Some 147 million juvenile oysters will be planted on an upper Chesapeake Bay oyster bar where the container ship Ever Forward ran aground in 2022, the Maryland Department of Natural Resources announced Friday.

The 41 acres of bottom in Anne Arundel County waters are where the 1,095-foot ship ran aground March 13, 2022 while outbound from the port of Baltimore, getting stuck inside the state-designated Natural Oyster Bar 4-2. The Ever Forward, which was drawing 40 feet of water, plowed into the bottom at a depth of 18 feet, according to DNR officials.

The Evergreen Marine Corp. vessel was heading south from Baltimore to Norfolk, Va. when it ran aground outside the Craighill Channel near lighted buoy 16 around 8:20 p.m.

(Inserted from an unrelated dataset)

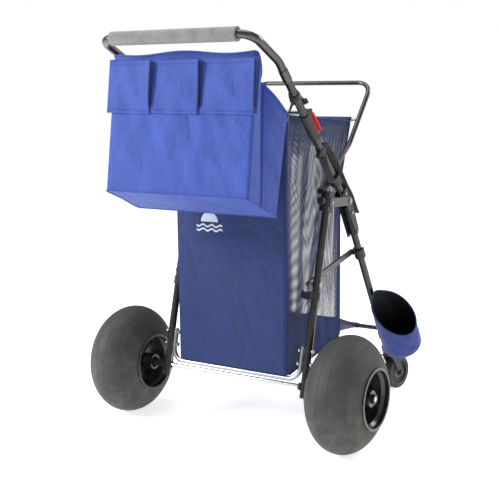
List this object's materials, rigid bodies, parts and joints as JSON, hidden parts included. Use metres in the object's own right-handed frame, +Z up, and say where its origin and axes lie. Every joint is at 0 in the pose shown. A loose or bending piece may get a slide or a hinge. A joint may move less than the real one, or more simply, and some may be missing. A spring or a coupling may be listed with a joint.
{
  "type": "beach cart",
  "caption": "Folding beach cart with wide balloon wheels, swivel casters, an A-frame of bent tube, a mesh storage bag, a rear tote with pockets, a leg pouch and a push handle.",
  "frame": {"origin": "centre of the bounding box's footprint, on the ground", "axes": "+Z up, +Y forward from the handle to the casters, +X to the cart's right"},
  "size_m": [0.839, 0.859, 1.046],
  "materials": {
    "frame_paint": "satin",
    "bright_steel": "polished",
    "zinc_steel": "satin",
    "grey_plate": "satin",
    "grip_foam": "matte",
    "black_plastic": "matte",
    "red_plastic": "gloss",
    "tyre_rubber": "matte",
    "rim_plastic": "satin",
    "caster_rubber": "matte",
    "blue_cloth": "matte",
    "mesh_cloth": "matte",
    "black_webbing": "matte"
  },
  "bodies": {
    "main_frame": {"handle_bow": "frame_paint", "handle_grip": "grip_foam", "upper_tube_right": "frame_paint", "upper_tube_left": "frame_paint", "tube_sleeves": "bright_steel", "rear_rod": "zinc_steel", "hinge_bracket_right": "black_plastic", "hinge_bracket_left": "black_plastic", "bracket_rivets": "zinc_steel", "hinge_pins": "zinc_steel", "front_leg_right": "frame_paint", "front_leg_left": "frame_paint", "caster_sockets": "black_plastic", "rack_mounts": "black_plastic", "clip_bases": "black_plastic", "tube_knobs": "black_plastic", "hinge_straps": "black_webbing", "tote_body": "blue_cloth", "tote_pockets": "blue_cloth", "tote_loops": "black_webbing", "cross_bar": "frame_paint", "leg_pouch": "blue_cloth", "pouch_strap": "black_webbing", "bag_sides": "mesh_cloth", "bag_rear": "blue_cloth", "bag_floor": "blue_cloth", "bag_front": "mesh_cloth", "bag_apron": "blue_cloth"},
    "rear_frame": {"rear_leg_right": "frame_paint", "rear_leg_left": "frame_paint", "hinge_links": "grey_plate", "leg_top_blocks": "black_plastic", "rear_pins": "zinc_steel", "base_hoop": "zinc_steel", "leg_bolts": "zinc_steel", "leg_plugs": "black_plastic", "rear_axle": "bright_steel", "axle_fittings": "black_plastic", "side_ties": "black_webbing"},
    "rack": {"rack_tube": "frame_paint", "front_rod": "zinc_steel"},
    "brace_left": {"brace_left": "grey_plate"},
    "brace_shoe_left": {"brace_shoe_left": "black_plastic"},
    "rear_wheel_left": {"tyre_left": "tyre_rubber", "rim_left": "rim_plastic"},
    "caster_fork_left": {"caster_fork_left": "black_plastic"},
    "caster_wheel_left": {"caster_wheel_left": "caster_rubber"},
    "clip_lever_left": {"clip_lever_left": "red_plastic"},
    "latch_lever_left": {"latch_lever_left": "black_plastic"},
    "brace_right": {"brace_right": "grey_plate"},
    "brace_shoe_right": {"brace_shoe_right": "black_plastic"},
    "rear_wheel_right": {"tyre_right": "tyre_rubber", "rim_right": "rim_plastic"},
    "caster_fork_right": {"caster_fork_right": "black_plastic"},
    "caster_wheel_right": {"caster_wheel_right": "caster_rubber"},
    "clip_lever_right": {"clip_lever_right": "red_plastic"},
    "latch_lever_right": {"latch_lever_right": "black_plastic"}
  },
  "joints": [
    {"name": "frame_fold", "type": "hinge", "parent": "main_frame", "child": "rear_frame", "pos_m": [0, 0.05446, 0.605], "axis": [1, 0, 0], "range_deg": [0, 40], "deforming": ["bag_sides", "bag_rear", "bag_floor", "side_ties", "leg_pouch"]},
    {"name": "rack_fold", "type": "hinge", "parent": "main_frame", "child": "rack", "pos_m": [0, -0.03654, 0.64], "axis": [1, 0, 0], "range_deg": [0, 72], "deforming": ["bag_front"]},
    {"name": "brace_swing_left", "type": "hinge", "parent": "rear_frame", "child": "brace_left", "pos_m": [-0.1925, -0.10577, 0.40488], "axis": [1, 0, 0], "range_deg": [-80, 0]},
    {"name": "shoe_tilt_left", "type": "hinge", "parent": "brace_left", "child": "brace_shoe_left", "pos_m": [-0.1925, 0.14647, 0.45065], "axis": [1, 0, 0], "range_deg": [0, 40]},
    {"name": "wheel_spin_left", "type": "hinge", "parent": "rear_frame", "child": "rear_wheel_left", "pos_m": [-0.338, -0.17454, 0.15], "axis": [1, 0, 0], "continuous": true},
    {"name": "caster_swivel_left", "type": "hinge", "parent": "main_frame", "child": "caster_fork_left", "pos_m": [-0.224, 0.34746, 0.1125], "axis": [0, 0, 1], "continuous": true},
    {"name": "caster_spin_left", "type": "hinge", "parent": "caster_fork_left", "child": "caster_wheel_left", "pos_m": [-0.21735, 0.37876, 0.05], "axis": [0.9781, -0.2079, 0], "continuous": true},
    {"name": "clip_swing_left", "type": "hinge", "parent": "main_frame", "child": "clip_lever_left", "pos_m": [-0.216, -0.1519, 0.84908], "axis": [1, 0, 0], "range_deg": [0, 60]},
    {"name": "latch_swing_left", "type": "hinge", "parent": "main_frame", "child": "latch_lever_left", "pos_m": [-0.216, 0.06777, 0.58267], "axis": [1, 0, 0], "range_deg": [0, 25], "stiffness_Nm_per_rad": 0.05},
    {"name": "brace_swing_right", "type": "hinge", "parent": "rear_frame", "child": "brace_right", "pos_m": [0.1925, -0.10577, 0.40488], "axis": [1, 0, 0], "range_deg": [-80, 0]},
    {"name": "shoe_tilt_right", "type": "hinge", "parent": "brace_right", "child": "brace_shoe_right", "pos_m": [0.1925, 0.14647, 0.45065], "axis": [1, 0, 0], "range_deg": [0, 40]},
    {"name": "wheel_spin_right", "type": "hinge", "parent": "rear_frame", "child": "rear_wheel_right", "pos_m": [0.338, -0.17454, 0.15], "axis": [1, 0, 0], "continuous": true},
    {"name": "caster_swivel_right", "type": "hinge", "parent": "main_frame", "child": "caster_fork_right", "pos_m": [0.224, 0.34746, 0.1125], "axis": [0, 0, 1], "continuous": true},
    {"name": "caster_spin_right", "type": "hinge", "parent": "caster_fork_right", "child": "caster_wheel_right", "pos_m": [0.23065, 0.37876, 0.05], "axis": [0.9781, -0.2079, 0], "continuous": true},
    {"name": "clip_swing_right", "type": "hinge", "parent": "main_frame", "child": "clip_lever_right", "pos_m": [0.216, -0.1519, 0.84908], "axis": [1, 0, 0], "range_deg": [0, 60]},
    {"name": "latch_swing_right", "type": "hinge", "parent": "main_frame", "child": "latch_lever_right", "pos_m": [0.216, 0.06777, 0.58267], "axis": [1, 0, 0], "range_deg": [0, 25], "stiffness_Nm_per_rad": 0.05}
  ],
  "couplings": [
    {"joint": "brace_swing_left", "follows": "frame_fold", "ratio": -2},
    {"joint": "shoe_tilt_left", "follows": "frame_fold", "ratio": 1},
    {"joint": "brace_swing_right", "follows": "frame_fold", "ratio": -2},
    {"joint": "shoe_tilt_right", "follows": "frame_fold", "ratio": 1}
  ]
}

In its report on the accident, the Coast Guard found that the Maryland state pilot guiding the Ever Forward was distracted by his cell phone use hours before the grounding. The report also faulted the Ever Forward bridge crew; investigators summarized “the incident’s causal factors to be the pilot’s failure to maintain situational awareness and attention while navigating, and inadequate bridge resource management.” 

The grounding led to an extended drama with the ship stranded for more than a month, as a unified command of the Coast Guard, Maryland Department of the Environment, and Evergreen organized a massive salvage plan to free the ship. Dredging, cargo lightering, and complex towing plans all had to be used before the Ever Forward finally floated free on April 17.

In January 2023 Maryland required Evergreen to pay DNR $676,200 in to fund oyster bar seeding mitigate the event’s impacts.

“It was unfortunate that the Ever Forward ran aground in the area of a protected oyster bar, but we’re glad to see that remediation from that grounding will go directly to helping oysters in the Bay,” DNR Assistant Secretary for Aquatic Resources Kristen Fidler said in announcing the site selection. “This new planting of oyster spat will be beneficial to the oyster industry and ongoing restoration efforts in Maryland.”

The grounding directly impacted about 14 acres of Chesapeake Bay bottom, including 11.5 acres within the boundary of a natural oyster bar, according to the Maryland Board of Public Works.

According to stipulations imposed on the Evergreen settlement, DNR will plant 60 million spat in designated sanctuary waters, where no oyster harvesting is allowed, and 87 million spat in oyster industry areas.

“Although the ship was lodged in a public fishery bar, Maryland included the seeding of both sanctuary and wild fishery locations to align with Maryland’s commitment to the ecological and economic importance of the oyster population,” according to DNR officials. 

After meetings with oyster stakeholders in Anne Arundel County, DNR selected Herring Bay Sanctuary as the location for the sanctuary spat. 

This site has abundant habitat to accommodate all 12 acres of the planned sanctuary mitigation and adequate water salinity for oyster survival and reproduction. A portion of this sanctuary is in an area labeled as “depleted” in the 2022 stock assessment. The planting will enhance that area,” according to the agency.

“These mitigation spat add another dimension to the existing excitement for and dedication to sanctuary oysters among the river organizations and general public in Anne Arundel County,” said Department of Natural Resources Shellfish Division Director Christopher Judy. “The 12 acres in the Herring Bay sanctuary will yield a sizable population of oysters and broodstock. DNR looks forward to working with the Advocates for Herring Bay, a strong partner in the area.”

Locations for the 29 acres of public fishery oyster plantings will be determined in coordination with the Anne Arundel County Oyster Committee during DNR’s annual planning meeting with commercial oyster operators in February. 

In the next few months, DNR will plan details of hatchery production and planting for both the sanctuary and public fishery spat, which will be seeded in the Bay in summer 2024 and into 2025, if needed.